Carlos Sainz, Lando Norris
It is clear McLaren feared Fernando Alonso would walk away from F1, as it spent much of this year (unsuccessfully) courting Daniel Ricciardo. CEO Zak Brown says the team came close to snatching the Australian away from Red Bull and Renault. There were also reports of an approach made to Kimi Raikkonen. For now, the team has signed Carlos Sainz to replace his compatriot, but it still has a seat to fill.
McLaren has confirmed Vandoorne will no longer race for the team in 2019, meaning McLaren will have an all-new line-up in 2019. Shortly after the announcement of Vandoorne's departure, the team confirmed that junior driver Lando Norris will be given his F1 debut in 2019, having earned a promotion after impressing the team during various Friday practice outings, test sessions and his F2 campaign.
Half of this obviously hinges around the decision Ferrari makes in terms of Raikkonen and Leclerc. If Raikkonen stays put, Leclerc is likely to do the same, spearheading the ever-improving Sauber outfit. Although it would disappoint many pundits and fans, there are clear benefits from Ferrari's point of view of having its hottest young commodity continuing to excel at a team carrying the iconic name and badge of Alfa Romeo. There were suggestions Leclerc and Raikkonen could switch seats -- the former world champion has a soft spot for the team which gave him his break in 2001, but it is hard to see him taking a step backwards at this point in career.

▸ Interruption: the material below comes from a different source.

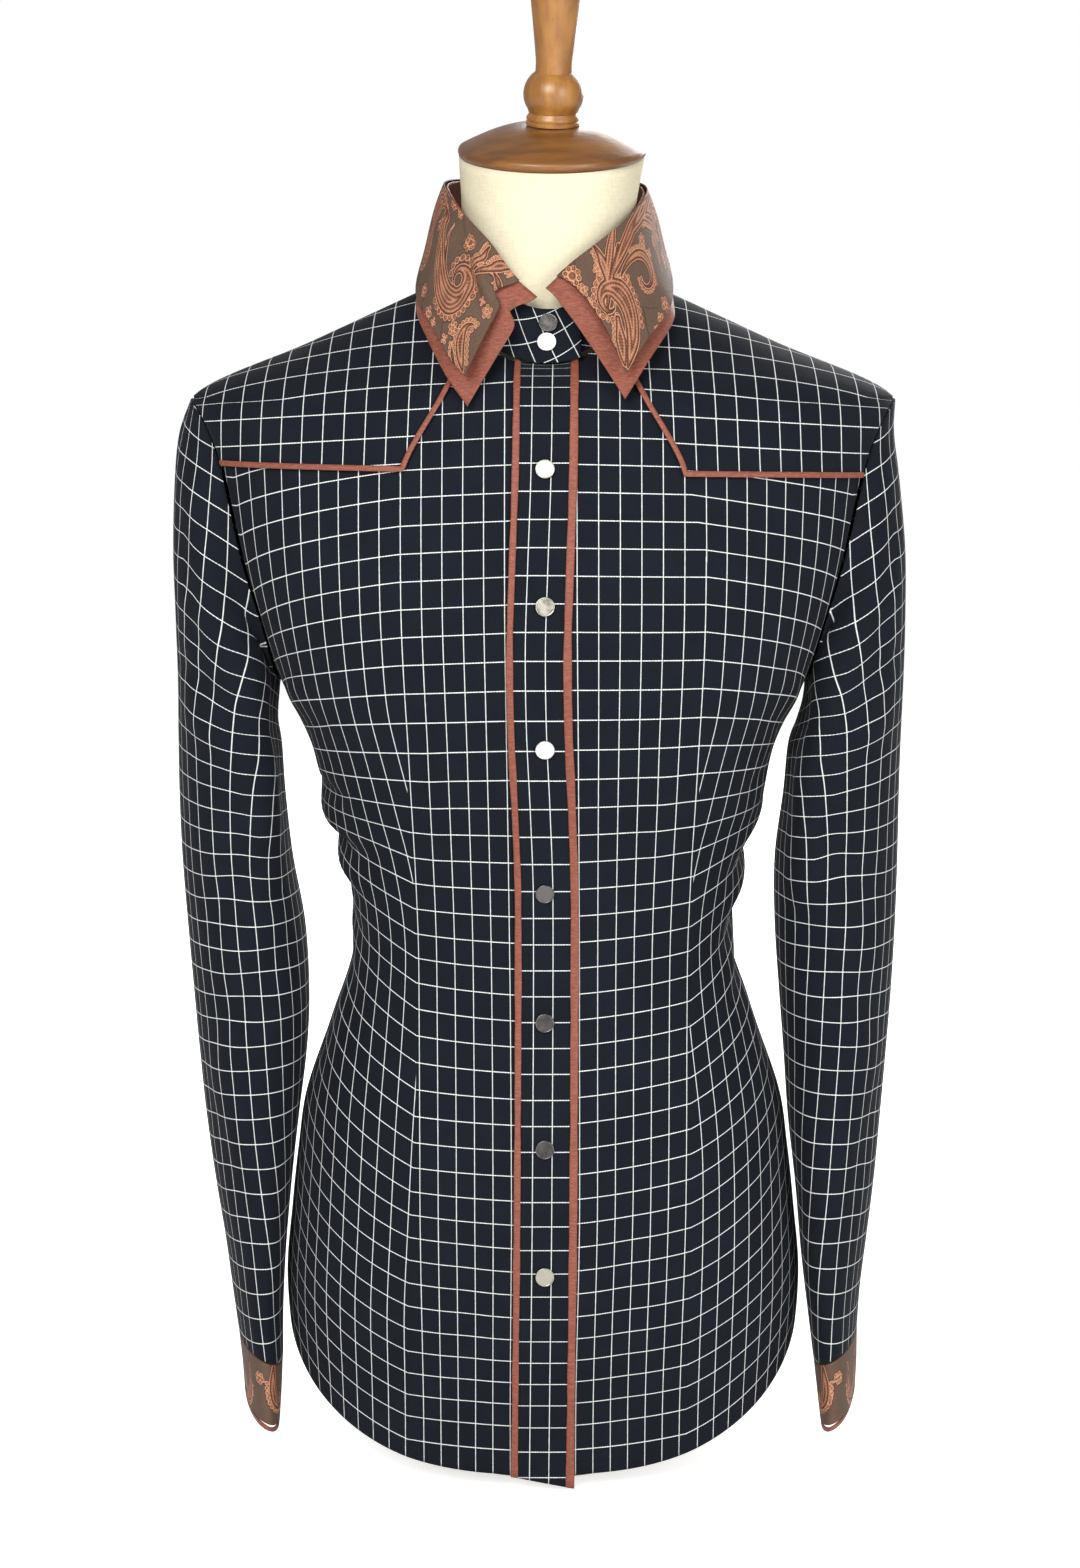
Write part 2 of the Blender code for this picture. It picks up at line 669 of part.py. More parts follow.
def make_form_top(wood):
    """The domed neck cap and the turned finial, both square to the tilted top of the neck."""
    rim, dome = 54.5, 18.0
    rim_low, rim_high, foot = CAP_GAP, 6.0, 15.0
    slope = [
        (foot + (rim - 1.2 - foot) * u, rim_high + (dome - rim_high) * math.cos(u * math.pi / 2))
        for u in (0.0, 0.25, 0.5, 0.75, 1.0)
    ]
    cap = turned(
        "form_neck_cap",
        [(0, dome)] + slope + [(rim, rim_high - 1.4), (rim, rim_low + 1), (rim - 1, rim_low), (0, rim_low)],
        wood,
    )
    base = dome + CAP_GAP
    bulb = [(17.4 * math.sin(a), 17.5 - 16.0 * math.cos(a)) for a in
            [math.radians(d) for d in (142, 125, 108, 90, 72, 58)]]  # fmt: skip
    profile = [(0, 90), (7, 89), (12, 85.5), (14.6, 80), (14.4, 73), (12.4, 55), (10.5, 34.5)]
    profile += bulb + [(14.4, 7), (14.8, 3.5), (15.6, 0.5), (15.6, 0), (0, 0)]
    finial = turned("form_finial", [(r, base + h) for r, h in profile], wood)
    place = Matrix.Translation(CAP_CENTRE * MM) @ Matrix.Rotation(CAP_TILT, 4, "X")
    cap.matrix_world = place
    finial.matrix_world = place @ Matrix.Rotation(CAP_LEAN, 4, "Y")


def make_form_stand(wood):
    """A short post under the torso on a round base, the only part that touches the ground."""
    top, post, base, thick = FORM_BOTTOM_Z - 0.4, 16.0, 75.0, 12.0
    profile = [(0, top), (post, top), (post, thick + 6)]
    profile += arc(post + 6, thick + 6, 6, 180, 270, 3)[1:]
    profile += arc(base - 3, thick - 3, 3, 90, 0, 3)
    profile += [(base, 0), (0, 0)]
    turned("form_stand", profile, wood, steps=40)


def make_collar(check, figured, rust):
    make_collar_stand(check)
    make_collar_leaf("collar_under", "under_edge", 0, 0, UNDER_LEAF_IN, rust)
    starts = TOP_LEAF_START_RIGHT, TOP_LEAF_START_LEFT
    make_collar_leaf("collar_top", "top_edge", *starts, TOP_LEAF_IN, figured)


def main():
    check = new_material("check_cotton", (0.012, 0.015, 0.024), 0.6)
    figured = new_material("figured_jacquard", (0.19, 0.09, 0.055), 0.45)
    rust = new_material("rust_taffeta", (0.33, 0.095, 0.055), 0.42)
    metal = new_material("snap_metal", (0.62, 0.6, 0.55), 0.22, 1.0)
    linen = new_material("form_linen", (0.86, 0.8, 0.64), 0.9)
    wood = new_material("form_wood", (0.32, 0.14, 0.035), 0.35)
    make_fronts_and_back(check)
    make_placket(check, rust)
    for side, name in ((-1, "right"), (1, "left")):
        make_yoke(side, name, check, rust)
        make_sleeve(side, name, check, figured, rust)
    make_collar(check, figured, rust)
    make_snaps(metal)
    make_cuff_snaps(metal)
    make_form_torso(linen)
    make_form_top(wood)
    make_form_stand(wood)


for old in list(bpy.data.objects):
    bpy.data.objects.remove(old)
PARTS = bpy.data.collections.new("western_snap_shirt")
bpy.context.scene.collection.children.link(PARTS)
main()
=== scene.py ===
import json
import math
from collections import namedtuple

import bpy
import numpy as np
from mathutils import Matrix, Vector

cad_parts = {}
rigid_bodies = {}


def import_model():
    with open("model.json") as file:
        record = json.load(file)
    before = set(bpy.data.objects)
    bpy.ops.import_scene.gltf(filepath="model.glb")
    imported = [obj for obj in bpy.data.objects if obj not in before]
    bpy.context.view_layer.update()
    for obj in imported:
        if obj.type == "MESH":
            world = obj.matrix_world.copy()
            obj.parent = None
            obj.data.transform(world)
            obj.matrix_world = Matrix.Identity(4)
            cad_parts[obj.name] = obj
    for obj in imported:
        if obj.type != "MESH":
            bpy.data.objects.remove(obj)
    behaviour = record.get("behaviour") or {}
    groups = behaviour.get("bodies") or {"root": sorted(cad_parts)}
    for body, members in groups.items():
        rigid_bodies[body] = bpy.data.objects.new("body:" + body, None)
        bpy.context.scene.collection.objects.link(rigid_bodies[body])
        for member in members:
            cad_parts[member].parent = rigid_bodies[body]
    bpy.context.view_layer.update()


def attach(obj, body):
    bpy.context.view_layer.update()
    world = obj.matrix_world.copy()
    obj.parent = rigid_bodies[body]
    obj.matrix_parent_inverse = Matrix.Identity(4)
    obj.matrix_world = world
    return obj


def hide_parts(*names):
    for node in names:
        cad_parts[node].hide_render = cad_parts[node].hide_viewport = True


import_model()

MM = 0.001

# Sizes in millimetres, the same as the solids' own.
CLOTH = 0.8  # how thick the cloth is drawn
SEAM_GAP = 0.8
ARMHOLE_GAP = 2.0
LAYER_GAP = 0.4
CLOTH_WALL = 1.2
STAND_LIFT = 2.8
FORM_CLEARANCE = 7.0
SHOULDER_Z = 632.0
ARMPIT_Z = 470.0
NECK_Z = 697.0
YOKE_Z = 594.5
LEFT_YOKE_DROP = 2.7
HEM_LOW = 11.0
HEM_RISE = 76.0
HEM_BEND = 1.1
HEM_BLEND_Z = 120.0
PLACKET_RIGHT = -13.0
PLACKET_LEFT = 15.0
PLACKET_TRIM_RIGHT = 3.4
PLACKET_TRIM_LEFT = 4.3
YOKE_TRIM = 2.5
FAR_FROM_SEAM = 30.0  # where no seam or hem shows in the cloth
STAND_LAP = 2.2
STAND_END_DROP = 1.6
STAND_SNAP_RISES = [12.0, 23.5]
CAP_TILT = math.radians(13.0)
CAP_LEAN = math.radians(1.2)
CAP_CENTRE = Vector((5.2, -6.0, 771.4))
CAP_GAP = 0.4
FORM_BOTTOM_Z = 100.0
GROOVE_END_Z = 535.0  # above this the dart runs over to the yoke's edge



def records(kind, *values):
    """A table's rows, as named tuples."""
    return [kind(*row) for row in values]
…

Marcus Ericsson's only chance of driving in F1 next year is by continuing with Sauber and he still enjoys strong ties with the team's owners. He is likely to be in direct competition with Ferrari reserve Antonio Giovinazzi, the Italian driver who deputised for the injured Pascal Wehrlein at two races last season. His nationality makes him another natural fit with Alfa and, if Leclerc stayed put, would see Sauber become a fully-fledged Ferrari junior team. Of course if Leclerc does make the step up to the Maranello outfit, Giovinazzi and Ericsson may well be teammates in 2019.